--- start ---

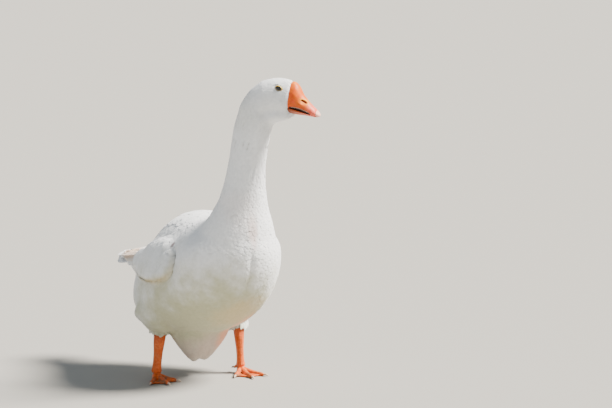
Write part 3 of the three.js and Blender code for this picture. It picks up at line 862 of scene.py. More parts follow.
def vanes(name, feathers, stations, sides, camber, shaft=0.0, keep=slice(None)):
    """One mesh of closed vanes. Stations are shares of the length and of the width there."""
    picked_ones = {key: values[keep] for key, values in feathers.items()}
    p0, p1, p2 = (picked_ones[key] for key in ("root", "mid", "tip"))
    n0, n1, n2 = (picked_ones[key] for key in ("root_up", "mid_up", "tip_up"))
    length, half, rise = (picked_ones[key] for key in ("long", "wide", "rise"))
    count = len(p0)
    across = len(sides)
    lean_side, lean_lead = chance.normal(0, 0.03, (2, count, 1))
    lines, flats, vane_uvs, soft_ups = [], [], [], []

    def station(t, share):
        a, b, c = (1 - t) * (1 - 2 * t), 4 * t * (1 - t), t * (2 * t - 1)
        da, db, dc = 4 * t - 3, 4 - 8 * t, 4 * t - 1
        centre = a * p0 + b * p1 + c * p2
        up = unit((1 - t) ** 2 * n0 + 2 * t * (1 - t) * n1 + t**2 * n2)
        lead = unit(da * p0 + db * p1 + dc * p2)
        side = unit(np.cross(lead, up))
        lift = -ROOT_DEPTH + (rise + ROOT_DEPTH) * (1 - (1 - t) ** 1.8)
        pitch = (rise * 1.8 * max(1 - t, 0.02) ** 0.8 / length)[:, None]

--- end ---

> **Work to complete**: Please reproduce exactly the lines above, beginning with the first and ending with the line that contains "lines, flats, vane_uvs, soft_ups", and include nothing outside that range.

> **Finished exercise**:
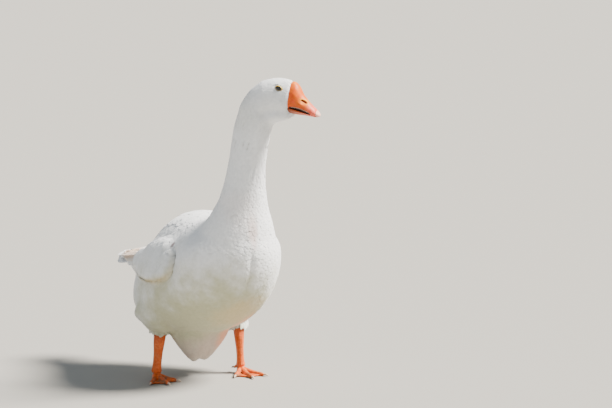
Write part 3 of the three.js and Blender code for this picture. It picks up at line 862 of scene.py. More parts follow.
def vanes(name, feathers, stations, sides, camber, shaft=0.0, keep=slice(None)):
    """One mesh of closed vanes. Stations are shares of the length and of the width there."""
    picked_ones = {key: values[keep] for key, values in feathers.items()}
    p0, p1, p2 = (picked_ones[key] for key in ("root", "mid", "tip"))
    n0, n1, n2 = (picked_ones[key] for key in ("root_up", "mid_up", "tip_up"))
    length, half, rise = (picked_ones[key] for key in ("long", "wide", "rise"))
    count = len(p0)
    across = len(sides)
    lean_side, lean_lead = chance.normal(0, 0.03, (2, count, 1))
    lines, flats, vane_uvs, soft_ups = [], [], [], []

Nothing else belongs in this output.